Its the only thing I can think of why they want to get all snuggly to Novell.
(im a dual user) XP/Vista/Ubuntu 6.10/6.06/Suse 10.1 this "announcment" has me intrigued. Novell should do them a deal XGL tech for Direct X tech
Its the only thing I can think of why they want to get all snuggly to Novell.
(im a dual user) XP/Vista/Ubuntu 6.10/6.06/Suse 10.1 this "announcment" has me intrigued. Novell should do them a deal XGL tech for Direct X tech
1. What's lame about aero?
2. XGL appears to do a really bad job with antialiasing. I haven't seen it in action, but I've seen screenshots, with AA supposedly enabled, that looked really bad.
Its the only thing I can think of why they want to get all snuggly to Novell.
(im a dual user) XP/Vista/Ubuntu 6.10/6.06/Suse 10.1 this "announcment" has me intrigued. Novell should do them a deal XGL tech for Direct X tech
1. What's lame about aero?
2. XGL appears to do a really bad job with antialiasing. I haven't seen it in action, but I've seen screenshots, with AA supposedly enabled, that looked really bad.
XGL is still only supported directly with driver options in Beta drivers with NVcards bud atm. Previous driver releaes required Compiz/Beryl. I cant say for ATI cards due to not owning any.

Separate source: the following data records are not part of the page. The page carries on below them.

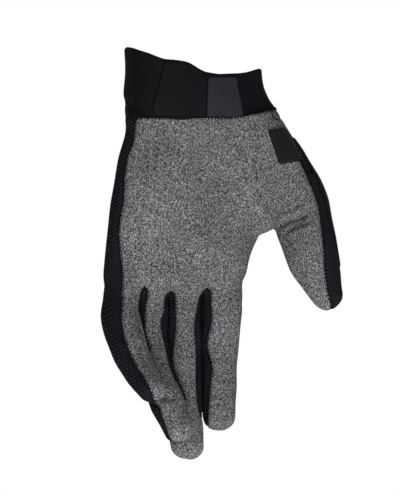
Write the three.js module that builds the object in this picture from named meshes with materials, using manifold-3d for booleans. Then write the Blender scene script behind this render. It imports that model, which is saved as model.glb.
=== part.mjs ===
// A full-finger cycling glove for the left hand, worn, with the cuff up and the fingers hanging down.
// Sizes are in millimetres. The origin is the middle of the wrist opening, +Z runs up out of the cuff,
// the palm faces -Y and the thumb is on the +X side.

import * as THREE from 'three';
import { mergeVertices } from 'three/addons/utils/BufferGeometryUtils.js';
import Module from 'manifold-3d';

const wasm = await Module();
wasm.setup();

// Thicknesses and gaps
const clothWall = 1.6;
const cuffWall = 2.4;
const tabThick = 1.3;
const labelThick = 0.7;
const badgeThick = 1.1;
const thumbBackThick = 0.8;
const pieceGap = 0.3;
const halfGap = pieceGap / 2;
const patchLift = 0.7; // the gap under the tab and the label, where they bend round the cuff
const cutMargin = 0.4; // how far a cutter stands out of the skin that it cuts, less than half a finger gap
const cornerShift = 1.4; // how much a wedge's inner corner moves with its edges
const wedgeParts = 16;
const sideOverlap = 2; // how far the side strips' cutter runs under the palm panel, to leave no slivers
const beyond = 160; // far enough from the origin, each way, to be outside the glove

// How finely the tubes of cloth are made
const aroundFinger = 15;
const aroundCuff = 28;
const aroundInside = 8;
const palmTimes = 1.7; // the palm has this many times the points of a finger
const domeAngles = [38, 72];
const domePower = 0.75; // how full the rounded end of a finger is
const tipWrap = 0.6; // how far the palm panel wraps over a fingertip, as a share of its depth

// Each limb is a tube through the rows of its table. In every row x, y, z is the middle of the tube,
// wide and deep are its half sizes across and through the hand, and inner and outer say how far in front
// of the middle the palm panel ends, on the little finger's side and on the thumb's side. strip says how
// far behind the middle a side strip reaches. turn swings the palm side towards the thumb, in degrees,
// tip is the length of the rounded end, wraps says that the palm panel wraps over it, square is how boxy
// the section is (2 is an ellipse), and margin is how far a cutter may stand out where no finger is near.
const columns = ['x', 'y', 'z', 'wide', 'deep', 'inner', 'outer', 'strip'];

const palm = limb({ turn: 0, square: 2.4, steps: 1, straight: true, tip: 2.2 }, [
  [0.0, 0.0, 22, 38.0, 19.0, 5.5, 0, 0],
  [0.1, 0.0, 0, 38.0, 19.0, 5.5, 0, 0],
  [2.2, 0.0, -12, 40.5, 19.0, 5.5, 0, 0],
  [6.0, 0.0, -22, 44.0, 18.0, 5.5, 0, 0],
  [5.5, 0.0, -31, 43.6, 17.0, 5.5, 3, 0],
  [3.2, 0.0, -46, 45.2, 16.5, 5.5, 4, 0],
  [-0.6, 0.0, -66, 45.5, 16.0, 6.2, 3, 0],
  [-4.9, 0.0, -84, 43.4, 15.0, 6.0, 0, 0],
  [-8.9, 0.0, -97, 41.2, 13.8, 7.0, 0, 0],
  [-10.8, -0.2, -106, 40.2, 12.0, 8.0, 0, 0],
  [-12.0, -0.5, -110.5, 38.8, 9.6, 7.5, 0, 0],
  [-12.6, -0.6, -113.2, 37.0, 6.5, 5.5, 0, 0],
]);

const index = limb({ turn: 0, square: 2.3, steps: 2, tip: 7.5, wraps: true }, [
  [15.0, 2.0, -98, 10.0, 8.6, 6.0, -2, 4.0],
  [16.2, -1.0, -119, 11.3, 9.0, 5.0, -2, 5.0],
  [12.6, -5.0, -146.3, 10.0, 8.7, 5.0, -2, 4.5],
  [9.0, -12.0, -167, 9.5, 8.5, 3.5, -2, 4.5],
  [7.2, -17.3, -180.6, 8.6, 7.8, -3.0, -4.0, 4.5],
]);

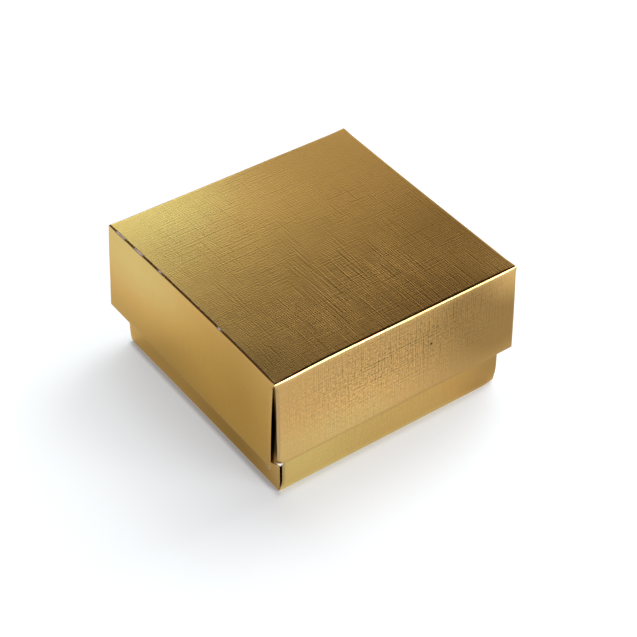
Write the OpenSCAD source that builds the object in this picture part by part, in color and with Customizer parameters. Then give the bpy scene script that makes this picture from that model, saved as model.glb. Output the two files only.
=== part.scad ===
// Favor box of foil-faced card: an open square base and a deep lid that slips down over it.
// Base and lid are each folded up from one blank, and each is built the same way: a flat panel,
// four walls creased up from its edges, a hem rolled inwards along every wall's free edge,
// a liner that runs back down inside the wall, and a folded web in each corner.
// Millimetres, +Z up. The origin is the middle of the base's underside, and the front is -Y.

/* [Base] */
// Width of the base outside, from left to right
base_w = 60; // [40:0.5:120]
// Depth of the base outside, from front to back
base_d = 60; // [40:0.5:120]
// Height of the base from its underside to its rim
base_h = 33.75; // [33:0.25:80]

/* [Lid] */
// Height of the lid from its hem to its top
lid_h = 24.1; // [12:0.1:32]
// Gap on each side between the base's wall and the lid's liner
lid_play = 0.5; // [0.1:0.05:1]
// Gap between the base's rim and the underside of the lid's top
lid_seat = 0.2; // [0.1:0.05:1]
// Distance by which the lid's front hem stands out beyond its crease
flare_front = 0.1; // [0:0.05:2]
// Distance by which the lid's right hem stands out beyond its crease
flare_right = 0.5; // [0:0.05:2]
// Distance by which the lid's back hem stands out beyond its crease
flare_back = 0.85; // [0:0.05:2]
// Distance by which the lid's left hem stands out beyond its crease
flare_left = 1.15; // [0:0.05:2]

/* [Card] */
// Thickness of the card
card_t = 0.35; // [0.2:0.05:0.5]
// Outer radius of the crease between a panel and a wall
crease_r = 0.7; // [0.6:0.05:1.2]
// Slit between the two leaves of a corner web
web_slit = 0.05; // [0.02:0.01:0.2]
// How far a corner web reaches along its wall
web_reach = 18; // [8:0.5:18]
// Gap at the ends of the liners and at the edges of the webs
fold_play = 0.1; // [0.05:0.05:0.5]

/* [Hidden] */
// The space between a wall and its liner holds both leaves of a web
web_t = 2 * card_t + web_slit;
wall_t = 2 * card_t + web_t;
// A hem is half a ring that joins a wall to its liner
hem_r = wall_t / 2;

lid_w = base_w + 2 * (lid_play + wall_t);
lid_d = base_d + 2 * (lid_play + wall_t);
total_h = base_h + lid_seat + card_t;

SIDES = ["front", "right", "back", "left"];
WEB_SIDES = ["left", "right"];
WEB_ENDS = ["front", "back"];
PARTS = ["base", "lid"];

foil_light = [0.84, 0.71, 0.45];
foil_mid = [0.76, 0.61, 0.36];
foil_deep = [0.62, 0.49, 0.28];
foil_shade = [0.45, 0.35, 0.18];

$fn = 96;

// Sizes and angles of one side
function is_across(side) = side == "front" || side == "back";
function side_turn(side) = side == "front" ? 0 : side == "right" ? 90 : side == "back" ? 180 : 270;
function side_length(side, w, d) = is_across(side) ? w : d;
function side_offset(side, w, d) = (is_across(side) ? d : w) / 2;
function lid_flare(side) =
    side == "front" ? flare_front : side == "right" ? flare_right : side == "back" ? flare_back : flare_left;
function lid_lean(side) = atan(lid_flare(side) / (lid_h - crease_r));

// Puts a wall's own frame on one side of a box: X runs along the wall, Y points inwards
// from its outer face, and Z runs away from the panel
module on_side(side, w, d) {
    rotate([0, 0, side_turn(side)])
        translate([-side_length(side, w, d) / 2, -side_offset(side, w, d), 0])
            children();
}

// Turns a box that stands on its panel over, so that the panel becomes the lid's top
module as_lid() {
    translate([0, 0, total_h]) mirror([0, 0, 1]) children();
}

// Extrudes a section drawn in Y and Z along X
module along_wall(length) {
    rotate([90, 0, 90]) linear_extrude(length) children();
}

// Extrudes an outline drawn in X and Z inwards, from the depth y0 to y1
module into_wall(y0, y1) {
    translate([0, y1, 0]) rotate([90, 0, 0]) linear_extrude(y1 - y0) children();
}

// Section of the crease: a ring's sector that turns from the panel into the leaning wall
module crease_section(lean) {
    translate([crease_r, crease_r]) intersection() {
        difference() {
            circle(crease_r);
            circle(crease_r - card_t);
        }
        polygon([
            [0, 0],
            [-2 * crease_r * cos(lean), -2 * crease_r * sin(lean)],
            [-2 * crease_r, -2 * crease_r],
            [0, -2 * crease_r]
        ]);
    }
}

// Section of the hem: half a ring that turns the wall back down towards the inside
module hem_section(h) {
    translate([hem_r, h - hem_r]) intersection() {
        difference() {
            circle(hem_r);
            circle(hem_r - card_t);
        }
        translate([-hem_r, 0]) square([2 * hem_r, hem_r]);
    }
}

// Leans a section out about the middle of the crease
module lean_section(lean) {
    translate([crease_r, crease_r]) rotate(lean) translate([-crease_r, -crease_r]) children();
}

// A wall: crease, upright plate and hem in one strip of card, mitred at both ends
module wall(length, h, lean) {
    mitre = crease_r + wall_t;
    intersection() {
        along_wall(length) union() {
            crease_section(lean);
            lean_section(lean) union() {
                translate([0, crease_r]) square([card_t, h - hem_r - crease_r]);
                hem_section(h);
            }
        }
        linear_extrude(h) polygon([
            [0, -h],
            [0, 0],
            [mitre, mitre],
            [length - mitre, mitre],
            [length, 0],
            [length, -h]
        ]);
    }
}

// A liner: the strip beyond the hem, which hangs inside the wall and stops short of the panel
module liner(length, h, lean) {
    inset = wall_t + fold_play;
    translate([inset, 0, 0]) along_wall(length - 2 * inset)
        lean_section(lean)
            translate([wall_t - card_t, crease_r]) square([card_t, h - hem_r - crease_r]);
}

// Outline of one leaf of a web. Its outer edge leans with the neighbouring wall.
module leaf_outline(h, side_lean) {
    x0 = card_t + fold_play;
    z0 = crease_r;
    z1 = h - hem_r - fold_play;
    reach = min(web_reach, z1 - z0);
    polygon(concat(
        [[x0, z0], [x0 - tan(side_lean) * (z1 - z0), z1], [x0 + reach, z1]],
        reach < z1 - z0 ? [[x0 + reach, z0 + reach]] : []
    ));
}

// Outline of the fold along a web's slanting edge, where its two leaves join
module web_fold_outline(h) {
    x0 = card_t + fold_play;
    z0 = crease_r;
    z1 = h - hem_r - fold_play;
    fold = 2 * card_t;
    reach = min(web_reach, z1 - z0 - fold);
    polygon([[x0, z0], [x0 + reach, z0 + reach], [x0 + reach, z0 + reach + fold], [x0, z0 + fold]]);
}

// A corner web, tucked behind the wall at its X = 0 end: the first leaf comes from this wall
// and the second from its neighbour
module web(h, lean, side_lean) {
    first = card_t;
    second = first + card_t + web_slit;
    translate([0, crease_r, crease_r]) rotate([lean, 0, 0]) translate([0, -crease_r, -crease_r]) union() {
        into_wall(first, first + card_t) leaf_outline(h, 0);
        into_wall(first + card_t, second) web_fold_outline(h);
        into_wall(second, second + card_t) leaf_outline(h, side_lean);
    }
}

// A web at the named end of the left or right wall
module end_web(side, end, w, d, h, lean, side_lean) {
    starts_here = (side == "right") == (end == "front");
    on_side(side, w, d)
        translate([starts_here ? 0 : d, 0, 0]) mirror([starts_here ? 0 : 1, 0, 0])
            web(h, lean, side_lean);
}

// The flat panel between the four creases
module panel(w, d) {
    translate([crease_r - w / 2, crease_r - d / 2, 0])
        cube([w - 2 * crease_r, d - 2 * crease_r, card_t]);
}

module base_bottom() {
    color(foil_shade) panel(base_w, base_d);
}

module base_wall(side) {
    color(is_across(side) ? foil_mid : foil_shade)
        on_side(side, base_w, base_d) wall(side_length(side, base_w, base_d), base_h, 0);
}

module base_liner(side) {
    color(foil_deep)
        on_side(side, base_w, base_d) liner(side_length(side, base_w, base_d), base_h, 0);
}

module base_web(side, end) {
    color(foil_shade) end_web(side, end, base_w, base_d, base_h, 0, 0);
}

module lid_top() {
    color(foil_mid) as_lid() panel(lid_w, lid_d);
}

module lid_wall(side) {
    color(is_across(side) ? foil_mid : foil_light)
        as_lid() on_side(side, lid_w, lid_d)
            wall(side_length(side, lid_w, lid_d), lid_h, lid_lean(side));
}

module lid_liner(side) {
    color(foil_deep)
        as_lid() on_side(side, lid_w, lid_d)
            liner(side_length(side, lid_w, lid_d), lid_h, lid_lean(side));
}

module lid_web(side, end) {
    color(foil_shade)
        as_lid() end_web(side, end, lid_w, lid_d, lid_h, lid_lean(side), lid_lean(end));
}

base_bottom();
lid_top();
for (s = SIDES) {
    base_wall(s);
    base_liner(s);
    lid_wall(s);
    lid_liner(s);
}
for (s = WEB_SIDES, e = WEB_ENDS) {
    base_web(s, e);
    lid_web(s, e);
}
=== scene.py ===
"""Favor box of gold foil card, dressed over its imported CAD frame.

Each panel of the two folded blanks is a skin of card: the outer foil face is laid out as a grid
along the panel's section and then thickened inwards, so that every free edge shows raw card.
Lengths in the mesh code are millimetres.
"""

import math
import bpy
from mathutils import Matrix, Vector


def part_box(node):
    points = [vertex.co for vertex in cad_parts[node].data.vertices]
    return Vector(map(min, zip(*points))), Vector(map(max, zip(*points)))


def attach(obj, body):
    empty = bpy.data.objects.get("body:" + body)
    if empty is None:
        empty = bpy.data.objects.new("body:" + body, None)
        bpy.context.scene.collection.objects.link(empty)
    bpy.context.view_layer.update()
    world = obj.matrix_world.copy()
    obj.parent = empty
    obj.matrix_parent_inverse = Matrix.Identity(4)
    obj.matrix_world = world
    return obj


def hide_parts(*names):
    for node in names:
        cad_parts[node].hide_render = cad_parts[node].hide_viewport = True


bl_info = {
    "name": "Favor box",
    "version": (1, 0, 0),
    "blender": (4, 5, 0),
    "location": "3D View > Sidebar > Favor box",
    "description": "Builds the foil card of a two-piece favor box round its CAD frame",
    "category": "Object",
}

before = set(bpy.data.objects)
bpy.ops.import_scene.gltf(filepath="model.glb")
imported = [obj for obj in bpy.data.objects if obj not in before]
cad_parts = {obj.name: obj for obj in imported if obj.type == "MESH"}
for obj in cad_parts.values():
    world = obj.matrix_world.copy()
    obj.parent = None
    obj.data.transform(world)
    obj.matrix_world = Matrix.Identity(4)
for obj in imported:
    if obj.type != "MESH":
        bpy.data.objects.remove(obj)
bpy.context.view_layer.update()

import bpy
import numpy as np
from bpy.props import FloatProperty, FloatVectorProperty, PointerProperty
from mathutils import Vector

MM = 0.001
PARTS = ("base", "lid")
SIDES = ("front", "right", "back", "left")
WEB_SIDES = ("left", "right")
ENDS = ("front", "back")
# The node of each blank's main panel
PANELS = {"lid": "lid_top", "base": "base_bottom"}

# How far a wall's hem leans out beyond its crease, at the wall's start and at its end, in mm
FLARES = {
    "lid": {"front": (0.30, 0.10), "right": (0.55, 0.55), "back": (0.55, 1.35), "left": (1.05, 1.30)},
    "base": dict.fromkeys(SIDES, (0.0, 0.0)),
}
# Creases that are folded more tightly than the others, with their share of the common radius
TIGHT = {("lid", "left"): 0.78}
# A dark fleck in the foil of the lid's front: its place on the flat blank, in mm
FLECK = (8.7, -42.0, 0.0)
# How far the middle of each wall springs out, in mm
BULGES = {
    "lid": {"front": 0.05, "right": 0.12, "back": 0.14, "left": 0.02},
    "base": dict.fromkeys(SIDES, 0.03),
}
# Where a blank as a whole is pushed out of shape: the place, how far this reaches, and the shift
DENTS = {
    "lid": (
        ((-31.95, 31.95, 34.3), 14.0, (-0.45, 0.25, 0.0)),
        ((31.95, 31.95, 34.3), 12.0, (0.25, -0.27, 0.0)),
        ((-31.95, -31.95, 34.3), 6.0, (-0.15, -0.30, -0.15)),
    ),
    "base": (
        ((-30.0, 30.0, 6.0), 9.0, (-0.15, 0.45, 0.0)),
        ((30.0, -30.0, 0.0), 1.6, (-0.35, 0.35, 0.10)),
        ((-30.0, 30.0, 0.0), 1.0, (0.12, -0.12, 0.05)),
    ),
}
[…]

Videos dont exactly show off XGL in all its glory bud AA (x16) looks fine on my 21" tft and 7800GT 512mbr. The AA is implemented by the drivers for the cards and not by XGL itself.
As far as Aero goes the performance hit is higher than the hit i get from XGL and openGL games in *nix on the same hardware. To me Aero feels "bloated" on a code level, which the system requirements re-inforce this.
1) Aero needs a beefy gfx card to run it but XGL will run happily on an Intel 915.
2) To really do anything with Aero Glass, Microsoft says you'll need a DirectX 9-compliant 3D 128-MB video card that supports Pixel Shader 2.0 in hardware and includes (WDDM (Windows Device Driver Model) driver. Practically speaking, that means you'll need a 2006-vintage 3D graphics card. The effects in Aero are decent enough but to me the graphic overheads required is too high. Hence calling it "lame"
Essentially both are just eye candy they dont increase productivity.